DTT procedures differ in the extent they allow errors to occur. The occurrence of errors reduces the overall frequency of reinforcement, decreases the time available for instruction, and may produce inappropriate emotional responses, including disruptive, self-injurious, or aggressive behaviour. Effective instruction creates opportunities for children to succeed without making errors. To establish control of newly acquired behaviours, it is sometimes necessary to help a child attain a reinforcer by prompting the desired response. A prompt is an additional stimulus (vocal, visual, gestural, or physical) that increases the likelihood that a discriminative stimulus will occasion the desired response. Prompts should be related to the task and should be removed as soon as the need for them no longer exists. Inadvertent, excessive, and repeated prompts should be avoided or a dependency on the prompt develops. When teaching independent tasks, care should be taken to avoid embedding prompts into the teaching procedures. Physically prompting a child through all or part of a response and then reducing manual guidance permits the errorless acquisition of a response by naturally occurring stimuli in the environment.

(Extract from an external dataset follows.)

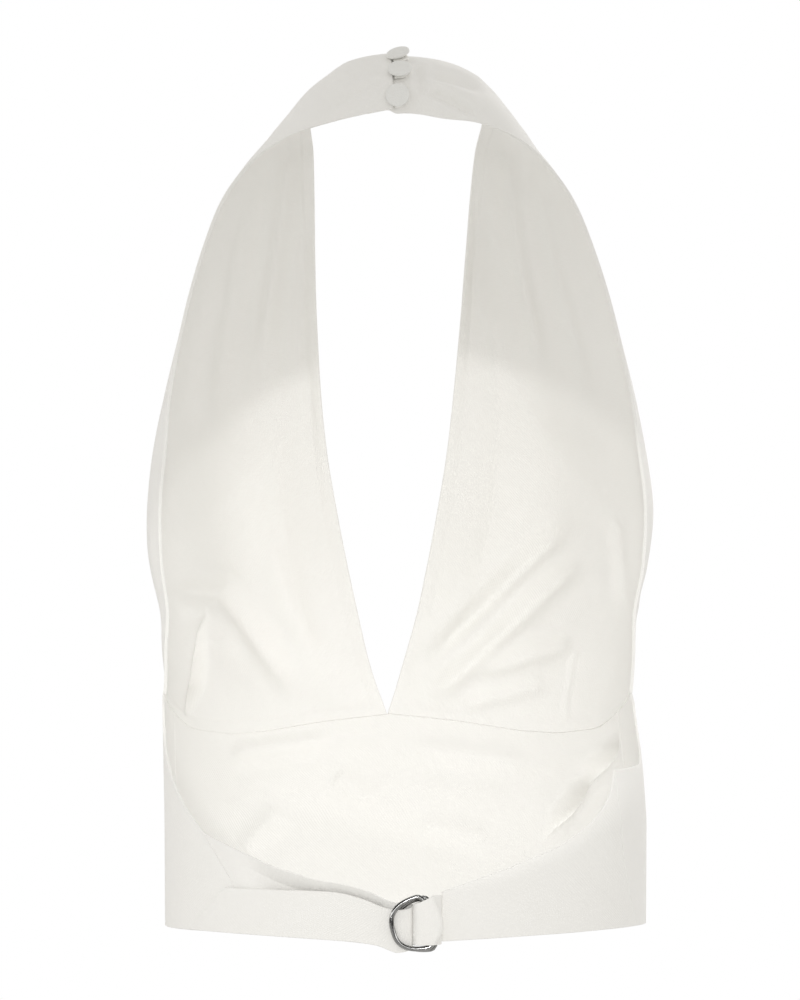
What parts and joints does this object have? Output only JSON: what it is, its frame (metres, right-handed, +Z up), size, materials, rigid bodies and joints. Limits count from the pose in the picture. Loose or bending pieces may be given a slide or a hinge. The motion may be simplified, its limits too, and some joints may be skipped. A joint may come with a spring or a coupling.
{
  "type": "halter neck top",
  "caption": "Sleeveless halter neck top with a deep open neckline, an open back, a buttoned strap behind the neck and a back waist band with a ring buckle.",
  "frame": {"origin": "on the inner face of the strap behind the neck, in the middle plane, where the wearer's nape holds the top up", "axes": "+Z up, +Y towards the wearer's front, +X towards the wearer's right hand side as the strap's right half shows it from behind"},
  "size_m": [0.2511, 0.2096, 0.4402],
  "materials": {
    "cloth": "off-white plain woven cloth, matt with a faint twill grain",
    "button_cloth": "the same cloth pulled tight over a button",
    "ring_metal": "polished silver coloured wire"
  },
  "bodies": {
    "root": {"halter_panel_left": "cloth", "halter_panel_right": "cloth", "side_panel_left": "cloth", "side_panel_right": "cloth", "back_band_left": "cloth", "back_band_right": "cloth", "waist_panel": "cloth", "strap_end": "cloth", "ring_loop": "cloth", "d_ring_inner": "ring_metal", "d_ring_outer": "ring_metal", "button_top": "button_cloth", "button_middle": "button_cloth", "button_bottom": "button_cloth", "loop_top": "cloth", "loop_middle": "cloth", "loop_bottom": "cloth"}
  },
  "joints": []
}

Based upon the recent review, discrete trial training meets the evidence-based practice criteria set by the US National Professional Development Center on Autism Spectrum Disorder (NPDC) with 13 single case design studies. The practice has been effective with learners in preschool (3-5 years) to elementary school learners (6-11 years). Evidence-based practices (EBP) and studies included in the 2014 EBP report detailed how discrete trial training can be used effectively to address: social, communication, joint attention, behaviour, school-readiness, adaptive, and academic outcomes.

General remarks

Although DTT is effective in teaching children to respond correctly, critics argue that DTT creates an artificial learning environment where teachers direct trials while students learn to wait for instruction. The argument is that children taught this way do not learn to self-initiate or respond to natural cues and consequences. To become functional and spontaneous, any skill that is taught in isolation must become integrated into the context of the child’s day. Children must attend to appropriate environmental stimuli, generalise these skills and use them spontaneously. To foster acquisition and the generalisation of newly learned behaviours, teachers must bring these skills under the control of more natural contingencies.

While a useful tool, there are cons to only using discrete trial training.  Generally speaking, autistic children excel in rote memorization.  Massed trials of training capitalise upon this strength in children.  Unfortunately, rote memorization is often confused with true understanding or comprehension.  For example, a child may have memorised a story repeatedly read to them.  Adults may confuse the student’s memorization of the story with true comprehension or understanding.

Autistic children have difficulty with generalisation also.  If massed trials are provided using the same materials, same phrasing and in the same setting, professionals cannot be sure the child will be able to practise the skill or retrieve the knowledge with novel materials and in new settings.  Generalisation and real world application should always be programmed purposefully within ABA and DTT programs.

Ultimately, the success of any strategy can be measured by how well the child performs a skill in non-instructional settings.  This should be addressed in the beginning stages of any type of programming.